* begin Given data *

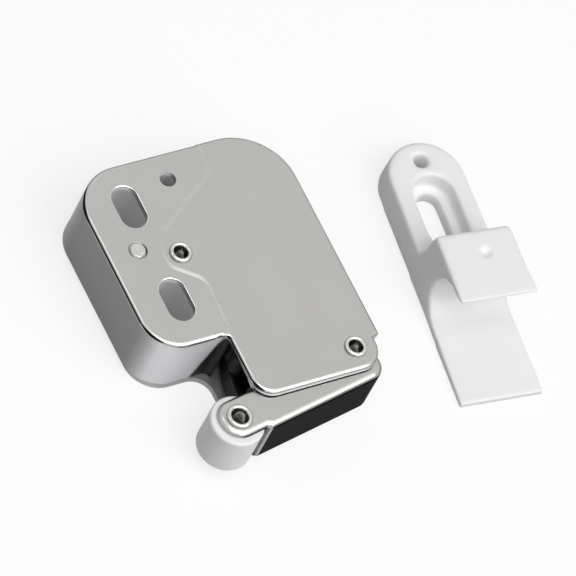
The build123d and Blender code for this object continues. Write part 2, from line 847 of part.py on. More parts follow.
# Keeper, drawn lengthwise from its tongue end and then laid in place
keeper_axes = Plane(
    origin=(keeper_x, keeper_y, 0),
    x_dir=(cos(radians(keeper_turn)), -sin(radians(keeper_turn)), 0),
    z_dir=(0, 0, 1),
)
head_radius = keeper_head_width / 2
head_centre = keeper_length - head_radius
with BuildPart() as keeper:
    with BuildSketch():
        with BuildLine():
            Polyline(
                (-head_radius, head_centre),
                (-keeper_tail_width / 2, 0),
                (keeper_tail_width / 2, 0),
                (head_radius, head_centre),
            )
            ThreePointArc((head_radius, head_centre), (0, keeper_length), (-head_radius, head_centre))
        make_face()
    extrude(amount=hook_top, taper=keeper_draft)
    lean = (hook_top - keeper_base) * sin(radians(hook_lean))
    with BuildSketch(Plane.YZ):
        with BuildLine():
            Polyline(
                (pocket_place, tongue_root),
                (0, tongue_tip),
                (0, 0),
                (keeper_length, 0),
                (keeper_length, keeper_base),
                (hook_rear, keeper_base),
                (hook_rear - lean, hook_top),
                (lip_reach, hook_top),
                (lip_reach, hook_top - lip_tip),
                (pocket_place, pocket_height + pocket_radius),
            )
            ThreePointArc(
                (pocket_place, pocket_height + pocket_radius),
                (pocket_place + pocket_radius, pocket_height),
                (pocket_place, tongue_root),
            )
        make_face()
    extrude(amount=keeper_tail_width, both=True, mode=Mode.INTERSECT)
    with BuildSketch(Plane.XY.offset(keeper_base)):
        with Locations((0, (keeper_slot_top + keeper_slot_bottom) / 2)):
            SlotCenterToCenter(keeper_slot_top - keeper_slot_bottom, keeper_recess_width, rotation=90)
    extrude(amount=-(keeper_base - keeper_recess_floor), mode=Mode.SUBTRACT)
    with BuildSketch():
        with Locations((0, (keeper_slot_top + keeper_slot_bottom) / 2)):
            SlotCenterToCenter(keeper_slot_top - keeper_slot_bottom, keeper_slot_width, rotation=90)
        with Locations((0, pilot_place)):
            Circle(pilot_diameter / 2)
    extrude(amount=keeper_base, mode=Mode.SUBTRACT)
    dimple_ball = (dimple_diameter**2 / 4 + dimple_depth**2) / (2 * dimple_depth)
    soft_edges = [
        edge
        for edge in keeper.edges()
        if (
            abs(edge.center().Z - keeper_base) < 0.01
            and edge.length > 1.0
            and edge.center().Y > hook_rear + 0.1
        )
        or abs(edge.center().Z - hook_top) < 0.01
        or abs(edge.center().Z - (hook_top + keeper_base) / 2) < 0.01
    ]
    fillet([edge for edge in soft_edges if abs(edge.center().Y - pilot_place) > pilot_diameter], keeper_edge)
    with Locations((dimple_side, dimple_place, hook_top + dimple_ball - dimple_depth)):
        Sphere(dimple_ball, mode=Mode.SUBTRACT)
keeper.part = keeper_axes.location * keeper.part
keeper.part.label = "keeper"

pieces = {
    "front_shell": front_shell,
    "back_plate": back_plate,
    "arm": arm,
    "roller": roller,
    "roller_bush": roller_bush,
    "roller_axle": roller_axle,
    "back_shim": back_shim,
    "front_shim": front_shim,
    "arm_rivet": arm_rivet,
    "arm_sleeve": arm_sleeve,
    "lever_rivet": lever_rivet,
    "lever_sleeve": lever_sleeve,
    "upper_slot_sleeve": upper_slot_sleeve,
    "lower_slot_sleeve": lower_slot_sleeve,
    "small_hole_sleeve": small_hole_sleeve,
    "spacer_stud": spacer_stud,
    "cam_block": cam_block,
    "cam_pin": cam_pin,
    "follower_lever": follower_lever,
    "follower_pin": follower_pin,
    "arm_spring": arm_spring,
    "lever_spring": lever_spring,
    "keeper": keeper,
}
for name, piece in pieces.items():
    export_step(piece.part, f"parts/{name}.step")
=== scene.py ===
"""Touch latch and its keeper: surfaces, finishes, floor, lamps and camera.

The file is laid out as a Blender add-on and run as a script. Lengths are in metres. The
latch lies on its back: X runs across the case, Y along its slots, Z out of the front.
"""
import json
from math import pi, radians

import bmesh
import bpy
import numpy as np
from mathutils import Matrix, Vector


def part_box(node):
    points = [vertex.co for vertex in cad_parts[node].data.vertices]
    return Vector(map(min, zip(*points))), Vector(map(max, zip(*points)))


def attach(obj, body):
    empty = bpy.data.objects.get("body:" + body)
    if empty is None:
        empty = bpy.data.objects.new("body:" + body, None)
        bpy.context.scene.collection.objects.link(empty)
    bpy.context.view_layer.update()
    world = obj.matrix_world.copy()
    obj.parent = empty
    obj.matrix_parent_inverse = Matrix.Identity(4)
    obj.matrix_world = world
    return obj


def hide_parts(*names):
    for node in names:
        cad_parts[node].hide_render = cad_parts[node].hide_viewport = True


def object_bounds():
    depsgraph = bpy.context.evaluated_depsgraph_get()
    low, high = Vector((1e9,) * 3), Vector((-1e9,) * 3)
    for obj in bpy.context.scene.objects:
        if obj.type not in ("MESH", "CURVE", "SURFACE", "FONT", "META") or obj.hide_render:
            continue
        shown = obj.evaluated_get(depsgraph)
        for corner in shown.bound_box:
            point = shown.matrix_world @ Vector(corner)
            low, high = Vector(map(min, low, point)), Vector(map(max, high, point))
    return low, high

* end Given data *

Set task:
The lines from the one containing "keeper.part = keeper_axes.location" to the one containing "bpy.context.view_layer.update()", both included, are to be extracted exactly; give no other line.

Solution to this problem:
keeper.part = keeper_axes.location * keeper.part
keeper.part.label = "keeper"

pieces = {
    "front_shell": front_shell,
    "back_plate": back_plate,
    "arm": arm,
    "roller": roller,
    "roller_bush": roller_bush,
    "roller_axle": roller_axle,
    "back_shim": back_shim,
    "front_shim": front_shim,
    "arm_rivet": arm_rivet,
    "arm_sleeve": arm_sleeve,
    "lever_rivet": lever_rivet,
    "lever_sleeve": lever_sleeve,
    "upper_slot_sleeve": upper_slot_sleeve,
    "lower_slot_sleeve": lower_slot_sleeve,
    "small_hole_sleeve": small_hole_sleeve,
    "spacer_stud": spacer_stud,
    "cam_block": cam_block,
    "cam_pin": cam_pin,
    "follower_lever": follower_lever,
    "follower_pin": follower_pin,
    "arm_spring": arm_spring,
    "lever_spring": lever_spring,
    "keeper": keeper,
}
for name, piece in pieces.items():
    export_step(piece.part, f"parts/{name}.step")
=== scene.py ===
"""Touch latch and its keeper: surfaces, finishes, floor, lamps and camera.

The file is laid out as a Blender add-on and run as a script. Lengths are in metres. The
latch lies on its back: X runs across the case, Y along its slots, Z out of the front.
"""
import json
from math import pi, radians

import bmesh
import bpy
import numpy as np
from mathutils import Matrix, Vector


def part_box(node):
    points = [vertex.co for vertex in cad_parts[node].data.vertices]
    return Vector(map(min, zip(*points))), Vector(map(max, zip(*points)))


def attach(obj, body):
    empty = bpy.data.objects.get("body:" + body)
    if empty is None:
        empty = bpy.data.objects.new("body:" + body, None)
        bpy.context.scene.collection.objects.link(empty)
    bpy.context.view_layer.update()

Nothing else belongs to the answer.